Постсоветский педагогический состав чтит память Холодова после его гибели так, как совсем недавно чтил память подольских курсантов или Зои Космодемьянской. Только искреннее, больнее. Холодова в школе, в городе многие знают и помнят. Он совсем недавний – настоящий, живой человек. В 1994-м до сих пор работают педагоги, которые его учили.

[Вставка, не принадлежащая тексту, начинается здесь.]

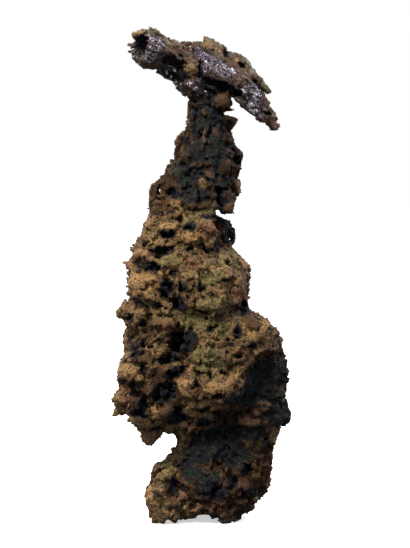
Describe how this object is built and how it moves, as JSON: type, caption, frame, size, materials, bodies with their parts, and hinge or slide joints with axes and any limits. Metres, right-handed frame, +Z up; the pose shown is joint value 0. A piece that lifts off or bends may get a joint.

Но из парня, бегущего на электричку вместе с остальными худыми и бедно одетыми студентами и молодыми специалистами, заходящего в климовский гастроном, катающегося на лыжах и собирающего грибы в лесу за станцией Весенняя, жители делают культовую фигуру. Отчасти на автомате, отчасти нарочно, отчасти от горя, отчасти от гордости. Торжественные линейки: под мемориальной доской Холодова выстраиваются дети-школьники, отделенные нарисованной на асфальте мелом линией от взрослых – педагогического состава и журналистов. Концерты памяти в актовом зале с самодельными стихами и песнями, сердечными словами от учителей и журналистов с портретом-иконой с черной лентой. На уроках – доклады школьникам учителями, выступления коллег из «МК», доклады учениками учителям, конкурсы школьных сочинений о Дмитрии Холодове, публикации лучших сочинений в климовских газетах. На школьной мемориальной доске Холодов не похож на себя, за основу взято его юное фото, будто легенда о легенде о его школьных годах. Расплывчатое улыбающееся лицо, плечи в школьной форме, все вдавленное золотым в черную каменную плиту.
Тогда подобные доски современникам были редкостью, особенно на школах. Сейчас устанавливают на фасадах школ памятные таблички убитых на нынешней войне недавних выпускников. Родители и администрации школ иногда выражают недовольство: табличек становится слишком много, это может испугать детей.